1. Auch in straßenverkehrsrechtlichen Ordnungswidrigkeitenverfahren dient der Ansatz der Mittelgebühr als Ausgangspunkt und hiervon ausgehend die Würdigung der in jedem Einzelfall gegebenen Umstände für die Bestimmung der anwaltlichen Gebühren nach § 14 RVG. Eine „generelle“ Einstufung der anwaltlichen Gebühren unterhalb der Mittelgebühr in diesen Verfahren wegen der regelmäßig geringfügigeren Geldbußen, der mäßigen Bedeutung für den Betroffenen, dem allgemein geringeren Umfang und der Schwierigkeit der anwaltlichen Tätigkeit ist rechtlich bedenklich.

2. Die individuelle fahrerlaubnisrechtliche Situation des Betroffenen kann eine gesteigerte „Bedeutung der Angelegenheit“ im Sinne des § 14 RVG begründen, wenn wie hier nicht nur lediglich die Eintragung eines Punktes im Verkehrszentralregister drohte, sondern sich der Betroffene mit dieser Eintragung im Hinblick auf die bestehenden Voreintragungen von 14 Punkten im Verkehrszentralregister der zwingenden Fahrerlaubnisentziehung aus § 4 Abs. 3 Ziffer 3 StVG weiter angenähert hätte.

Zum Leitsatz 1 kann ich nur sagen: Habe ich ja immer schon gesagt :-): (vgl. in Burhoff (Hrsg.), RVG Straf- und Bußgeldsachen, 3. Aufl. 2012, Vorbem. 5 VV Rn. 39 m.w.N. aus Rechtsprechung und Literatur). Auch Leitsatz 2 passt.

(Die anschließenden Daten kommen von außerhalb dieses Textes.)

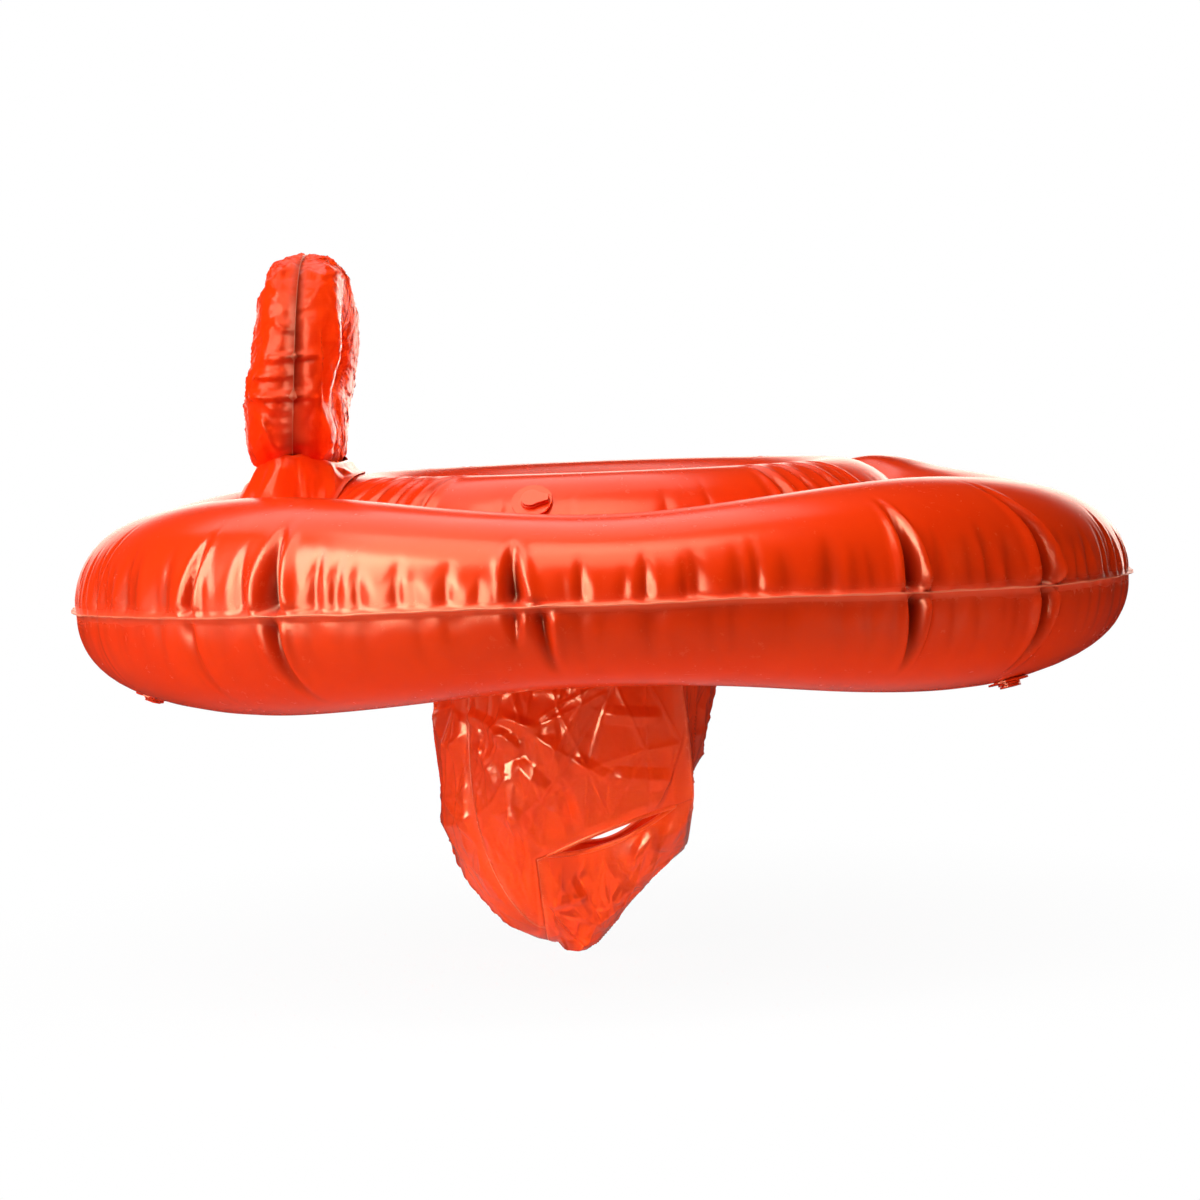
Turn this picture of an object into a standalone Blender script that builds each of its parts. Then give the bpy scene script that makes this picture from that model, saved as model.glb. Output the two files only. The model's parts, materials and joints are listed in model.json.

Einen kleinen Wermutstropfen hat die Entscheidung des LG allerdings. Das LG ist nämlich (noch) davon ausgegangen, dass die Postentgeltpauschale Nr. 7002 VV RVG im Bußgeldverfahren nur einmal anfällt, weil das Verfahren vor der Verwaltungsbehörde und das gerichtliche Verfahren dieselbe Angelegenheit sind. Diese (umstrittene) Ansicht kann man m.E., nachdem der Gesetzesentwurf der Bundesregierung vorliegt (vgl. BR-Drucks. 517/12 und dazu hier) nicht aufrechterhalten. Sieht dieser doch in dem neuen § 17 Nr. 11 RVG ausdrücklich die andere (zutreffende) Regelung vor, dass es sich um verschiedene Angelegenheiten handelt und somit in jeder die Auslagenpauschale anfallen kann (vgl. Anm zu Nr. 7002 VV RVG). Aber es wäre zu schön gewesen, wenn das LG das auch noch bedacht und seine Auffassung schon vorab geändert hätte. Aber damit kann man leben.